■ Request ■
Return the line containing "Write the OpenSCAD", the line containing "pulsator_r = 170; // [150:2:180]", and every line between them, exactly as they stand. Output nothing else.

■ The input ■
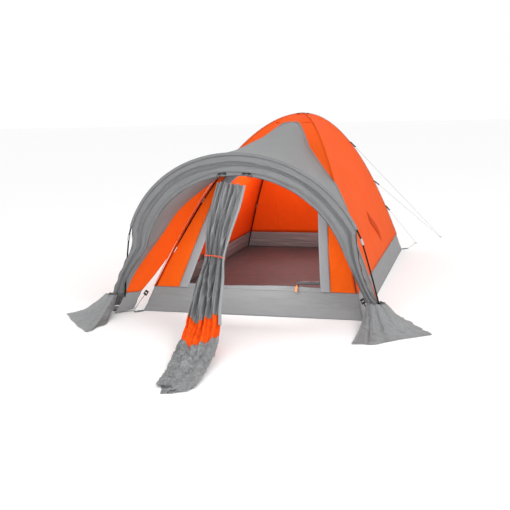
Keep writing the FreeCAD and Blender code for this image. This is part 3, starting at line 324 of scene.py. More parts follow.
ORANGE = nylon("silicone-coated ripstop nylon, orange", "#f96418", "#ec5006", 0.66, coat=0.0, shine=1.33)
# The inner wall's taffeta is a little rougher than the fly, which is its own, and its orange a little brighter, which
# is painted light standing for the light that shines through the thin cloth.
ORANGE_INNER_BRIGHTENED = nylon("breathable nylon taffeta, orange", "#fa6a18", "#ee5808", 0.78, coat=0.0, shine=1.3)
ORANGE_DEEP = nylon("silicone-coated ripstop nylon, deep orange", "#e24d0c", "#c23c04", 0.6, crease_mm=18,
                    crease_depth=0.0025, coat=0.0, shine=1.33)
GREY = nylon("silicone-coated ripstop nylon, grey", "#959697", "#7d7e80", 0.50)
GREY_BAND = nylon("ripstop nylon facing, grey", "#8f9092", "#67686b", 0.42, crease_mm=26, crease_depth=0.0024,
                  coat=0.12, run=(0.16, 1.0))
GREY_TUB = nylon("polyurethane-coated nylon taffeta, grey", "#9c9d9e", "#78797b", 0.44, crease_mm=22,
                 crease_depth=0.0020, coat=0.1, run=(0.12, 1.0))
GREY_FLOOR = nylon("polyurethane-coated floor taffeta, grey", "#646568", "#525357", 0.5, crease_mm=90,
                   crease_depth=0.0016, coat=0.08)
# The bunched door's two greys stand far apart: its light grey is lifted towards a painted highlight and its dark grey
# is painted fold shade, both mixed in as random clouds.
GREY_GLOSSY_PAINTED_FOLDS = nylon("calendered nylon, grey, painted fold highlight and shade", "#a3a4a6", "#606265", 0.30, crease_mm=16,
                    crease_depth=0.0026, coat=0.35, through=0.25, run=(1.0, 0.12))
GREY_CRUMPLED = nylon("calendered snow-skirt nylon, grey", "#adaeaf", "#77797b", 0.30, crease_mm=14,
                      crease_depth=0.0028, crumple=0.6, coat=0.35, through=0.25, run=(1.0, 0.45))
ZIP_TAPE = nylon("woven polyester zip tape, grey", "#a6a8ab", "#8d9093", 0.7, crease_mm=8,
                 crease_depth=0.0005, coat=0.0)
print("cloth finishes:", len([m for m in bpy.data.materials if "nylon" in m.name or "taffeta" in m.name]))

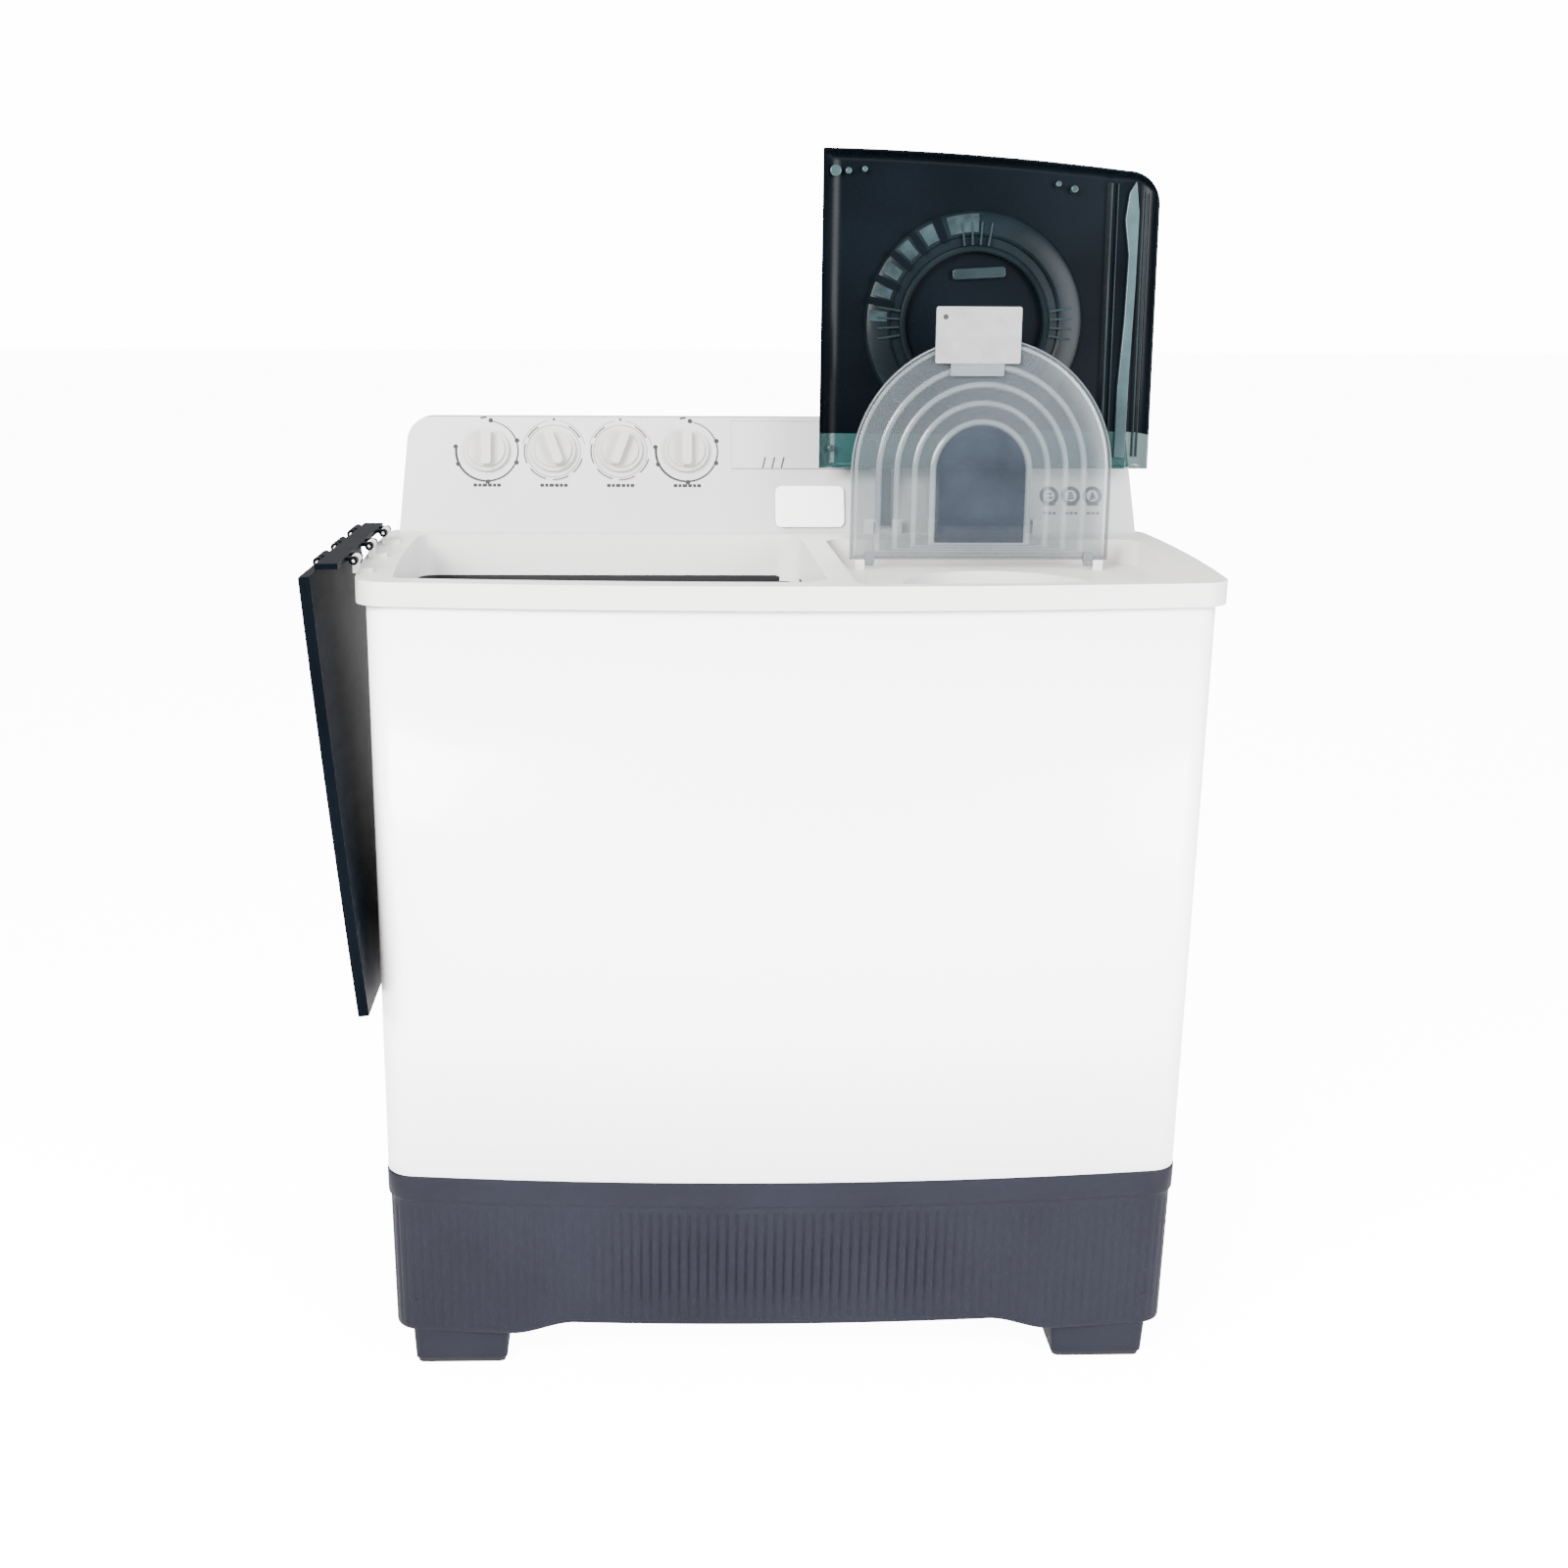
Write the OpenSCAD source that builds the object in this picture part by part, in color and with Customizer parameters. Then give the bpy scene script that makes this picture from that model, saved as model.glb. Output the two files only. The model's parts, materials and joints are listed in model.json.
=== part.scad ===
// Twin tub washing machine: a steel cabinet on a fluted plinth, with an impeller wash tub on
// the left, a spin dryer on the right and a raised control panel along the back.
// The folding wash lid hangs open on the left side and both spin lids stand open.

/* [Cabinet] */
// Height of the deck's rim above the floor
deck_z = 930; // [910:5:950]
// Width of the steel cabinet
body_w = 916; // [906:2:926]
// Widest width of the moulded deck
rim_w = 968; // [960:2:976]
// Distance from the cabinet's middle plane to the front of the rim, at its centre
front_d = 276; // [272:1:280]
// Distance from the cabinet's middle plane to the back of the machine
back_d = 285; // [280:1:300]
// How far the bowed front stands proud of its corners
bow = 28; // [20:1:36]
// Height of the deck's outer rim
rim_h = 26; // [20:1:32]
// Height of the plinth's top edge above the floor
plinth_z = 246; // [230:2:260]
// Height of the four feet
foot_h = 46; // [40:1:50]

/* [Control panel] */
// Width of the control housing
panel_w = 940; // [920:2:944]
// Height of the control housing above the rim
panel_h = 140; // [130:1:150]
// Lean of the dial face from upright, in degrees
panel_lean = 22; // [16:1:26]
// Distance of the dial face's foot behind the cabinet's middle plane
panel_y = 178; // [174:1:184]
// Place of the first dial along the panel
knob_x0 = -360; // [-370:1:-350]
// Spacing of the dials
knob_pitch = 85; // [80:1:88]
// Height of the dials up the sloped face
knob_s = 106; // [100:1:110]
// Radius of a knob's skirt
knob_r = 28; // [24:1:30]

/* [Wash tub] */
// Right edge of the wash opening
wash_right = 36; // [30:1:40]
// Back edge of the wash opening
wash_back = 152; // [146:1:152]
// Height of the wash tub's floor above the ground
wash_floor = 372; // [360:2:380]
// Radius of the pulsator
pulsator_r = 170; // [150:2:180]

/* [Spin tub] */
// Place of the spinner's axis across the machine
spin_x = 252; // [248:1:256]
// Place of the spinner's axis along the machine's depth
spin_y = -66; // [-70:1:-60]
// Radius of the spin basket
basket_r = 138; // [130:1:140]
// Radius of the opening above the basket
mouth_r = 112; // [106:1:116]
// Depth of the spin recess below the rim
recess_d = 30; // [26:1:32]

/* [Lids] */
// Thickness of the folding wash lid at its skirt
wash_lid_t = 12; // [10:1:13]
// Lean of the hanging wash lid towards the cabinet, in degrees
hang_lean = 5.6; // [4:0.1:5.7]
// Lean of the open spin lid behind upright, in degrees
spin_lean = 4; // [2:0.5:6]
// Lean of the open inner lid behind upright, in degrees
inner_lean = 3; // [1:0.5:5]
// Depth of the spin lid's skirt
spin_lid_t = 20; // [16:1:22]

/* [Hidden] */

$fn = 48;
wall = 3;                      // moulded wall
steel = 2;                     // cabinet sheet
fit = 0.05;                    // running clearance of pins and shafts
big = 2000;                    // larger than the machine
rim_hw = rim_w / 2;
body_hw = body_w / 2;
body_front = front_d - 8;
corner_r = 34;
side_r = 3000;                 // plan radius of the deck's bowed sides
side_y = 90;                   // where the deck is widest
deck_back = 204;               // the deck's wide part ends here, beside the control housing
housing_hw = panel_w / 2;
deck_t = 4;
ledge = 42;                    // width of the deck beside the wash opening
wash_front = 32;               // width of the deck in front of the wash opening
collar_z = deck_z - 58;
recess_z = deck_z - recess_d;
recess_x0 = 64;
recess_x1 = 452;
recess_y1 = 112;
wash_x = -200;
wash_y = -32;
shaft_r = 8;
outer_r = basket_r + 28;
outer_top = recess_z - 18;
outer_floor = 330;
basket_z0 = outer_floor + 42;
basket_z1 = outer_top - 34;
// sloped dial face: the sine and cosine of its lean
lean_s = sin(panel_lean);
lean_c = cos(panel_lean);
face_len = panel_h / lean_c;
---
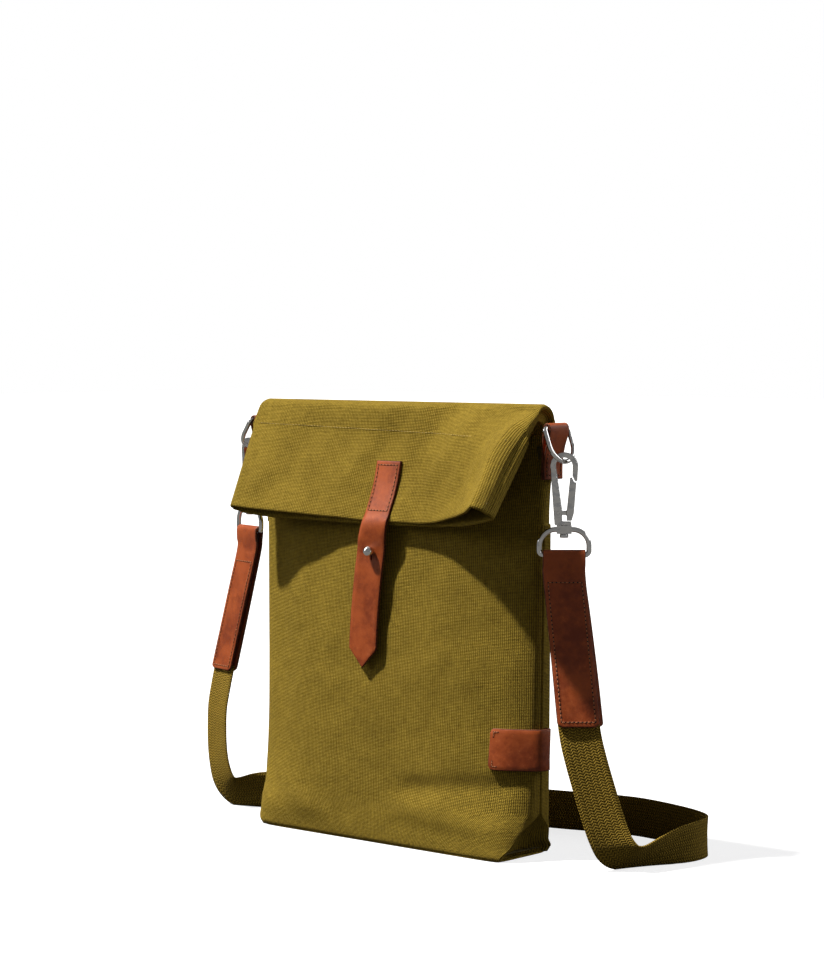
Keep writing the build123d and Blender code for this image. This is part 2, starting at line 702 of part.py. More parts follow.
---
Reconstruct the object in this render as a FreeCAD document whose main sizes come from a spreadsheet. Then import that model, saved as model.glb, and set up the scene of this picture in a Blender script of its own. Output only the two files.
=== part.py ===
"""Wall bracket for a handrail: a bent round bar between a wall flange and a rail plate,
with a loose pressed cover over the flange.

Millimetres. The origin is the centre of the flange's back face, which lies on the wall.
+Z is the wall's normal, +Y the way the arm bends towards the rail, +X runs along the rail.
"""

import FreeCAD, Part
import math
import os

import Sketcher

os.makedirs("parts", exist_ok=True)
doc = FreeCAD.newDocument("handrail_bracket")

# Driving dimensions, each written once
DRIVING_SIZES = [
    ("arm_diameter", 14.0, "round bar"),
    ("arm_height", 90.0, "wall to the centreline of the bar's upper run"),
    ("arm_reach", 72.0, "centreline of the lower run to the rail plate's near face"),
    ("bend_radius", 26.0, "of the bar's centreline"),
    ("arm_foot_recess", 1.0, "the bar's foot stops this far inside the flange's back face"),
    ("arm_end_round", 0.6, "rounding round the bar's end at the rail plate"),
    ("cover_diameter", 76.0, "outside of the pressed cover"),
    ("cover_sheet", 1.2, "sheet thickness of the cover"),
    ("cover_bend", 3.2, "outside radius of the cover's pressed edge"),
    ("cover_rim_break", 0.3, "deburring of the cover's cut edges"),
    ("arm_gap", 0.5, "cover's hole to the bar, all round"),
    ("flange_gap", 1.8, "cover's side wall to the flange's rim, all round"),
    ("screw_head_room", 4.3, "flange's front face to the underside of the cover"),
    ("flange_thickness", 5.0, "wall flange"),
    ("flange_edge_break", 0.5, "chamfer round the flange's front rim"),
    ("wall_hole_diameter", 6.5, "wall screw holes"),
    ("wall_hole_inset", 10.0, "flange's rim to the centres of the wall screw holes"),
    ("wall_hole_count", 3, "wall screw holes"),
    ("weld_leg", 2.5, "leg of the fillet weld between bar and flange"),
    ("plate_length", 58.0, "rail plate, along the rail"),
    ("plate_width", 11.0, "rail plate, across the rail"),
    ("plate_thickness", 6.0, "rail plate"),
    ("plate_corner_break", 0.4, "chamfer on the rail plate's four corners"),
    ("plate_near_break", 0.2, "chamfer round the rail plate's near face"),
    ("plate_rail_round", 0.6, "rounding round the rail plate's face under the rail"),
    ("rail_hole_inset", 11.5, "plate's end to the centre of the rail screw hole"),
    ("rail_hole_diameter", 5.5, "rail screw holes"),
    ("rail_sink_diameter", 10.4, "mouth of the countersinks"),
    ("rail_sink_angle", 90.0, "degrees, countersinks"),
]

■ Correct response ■
Write the OpenSCAD source that builds the object in this picture part by part, in color and with Customizer parameters. Then give the bpy scene script that makes this picture from that model, saved as model.glb. Output the two files only. The model's parts, materials and joints are listed in model.json.
=== part.scad ===
// Twin tub washing machine: a steel cabinet on a fluted plinth, with an impeller wash tub on
// the left, a spin dryer on the right and a raised control panel along the back.
// The folding wash lid hangs open on the left side and both spin lids stand open.

/* [Cabinet] */
// Height of the deck's rim above the floor
deck_z = 930; // [910:5:950]
// Width of the steel cabinet
body_w = 916; // [906:2:926]
// Widest width of the moulded deck
rim_w = 968; // [960:2:976]
// Distance from the cabinet's middle plane to the front of the rim, at its centre
front_d = 276; // [272:1:280]
// Distance from the cabinet's middle plane to the back of the machine
back_d = 285; // [280:1:300]
// How far the bowed front stands proud of its corners
bow = 28; // [20:1:36]
// Height of the deck's outer rim
rim_h = 26; // [20:1:32]
// Height of the plinth's top edge above the floor
plinth_z = 246; // [230:2:260]
// Height of the four feet
foot_h = 46; // [40:1:50]

/* [Control panel] */
// Width of the control housing
panel_w = 940; // [920:2:944]
// Height of the control housing above the rim
panel_h = 140; // [130:1:150]
// Lean of the dial face from upright, in degrees
panel_lean = 22; // [16:1:26]
// Distance of the dial face's foot behind the cabinet's middle plane
panel_y = 178; // [174:1:184]
// Place of the first dial along the panel
knob_x0 = -360; // [-370:1:-350]
// Spacing of the dials
knob_pitch = 85; // [80:1:88]
// Height of the dials up the sloped face
knob_s = 106; // [100:1:110]
// Radius of a knob's skirt
knob_r = 28; // [24:1:30]

/* [Wash tub] */
// Right edge of the wash opening
wash_right = 36; // [30:1:40]
// Back edge of the wash opening
wash_back = 152; // [146:1:152]
// Height of the wash tub's floor above the ground
wash_floor = 372; // [360:2:380]
// Radius of the pulsator
pulsator_r = 170; // [150:2:180]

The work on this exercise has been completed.